The Charter draws reference from good practices locally and overseas and from the G20 High-Level Principles on Financial Consumer Protection. For example, it bears resemblance to the UK FCA's consumer outcomes, in particular principle 6 which requires a firm to pay "due regard to the interests of its customers and treat them fairly". It comprises five high-level principles (the "TCF principles") which are supplemented by examples to illustrate how such principles may be implemented by PWM institutions. However, these examples are not comprehensive, but are stated to be illustrations to enhance understanding of the "spirit" of the TCF principles.
The HKMA expects all Authorised Institutions which operate as private banks, or which have dedicated private banking units, to follow the TCF principles. It has stated that it expects senior management and boards of directors to ensure that their institutions and relevant staff abide by the TCF principles. Our recent bulletin outlines further details on each principle.

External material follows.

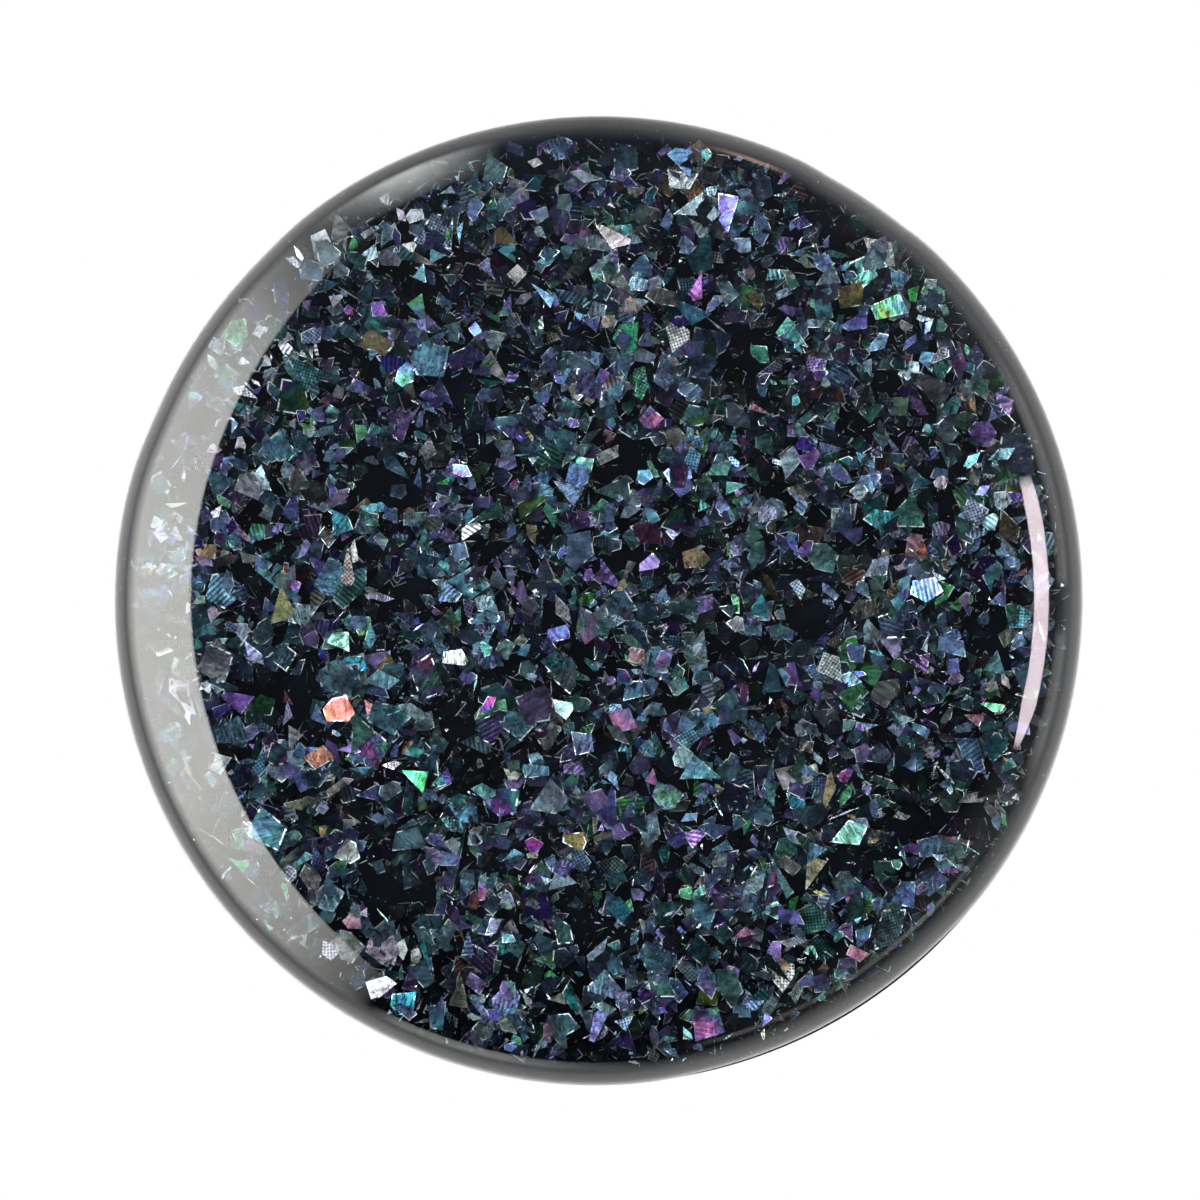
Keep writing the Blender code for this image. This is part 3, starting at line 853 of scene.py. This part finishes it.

SFC annual report published
SFC thematic inspections are set to continue, and may be a contributing factor to a fall in AML guidelines breaches. On 14 June 2017, the SFC published its Annual Report for 2016-2017. It noted that instances of non-compliance with AML guidelines were down by 10%. This number was up by 91% during 2015-16 (201 instances in 2016-17, 223 instances in 2015-16, and 117 instances in 2014-15)
Since 2015-16, the SFC has been conducting thematic inspections of anti-money laundering and counter-terrorist financing compliance, which may account for the decline. In its report, the SFC indicated that these thematic inspections will continue to be on selected licensed corporations to assess the effectiveness of their measures to mitigate money laundering and terrorist financing risks.
ICAC chief visits Guangzhou and Shenzen to foster ties in graft fight
ICAC Commissioner Simon Peh Yun-lu led a delegation to visit the Shenzhen Municipal People’s Procuratorate anti-corruption authorities in Guangzhou and Shenzhen to "exchange experience and foster closer ties in graft-fighting work", paving the way for mainland-Hong Kong co-operation in fighting corruption.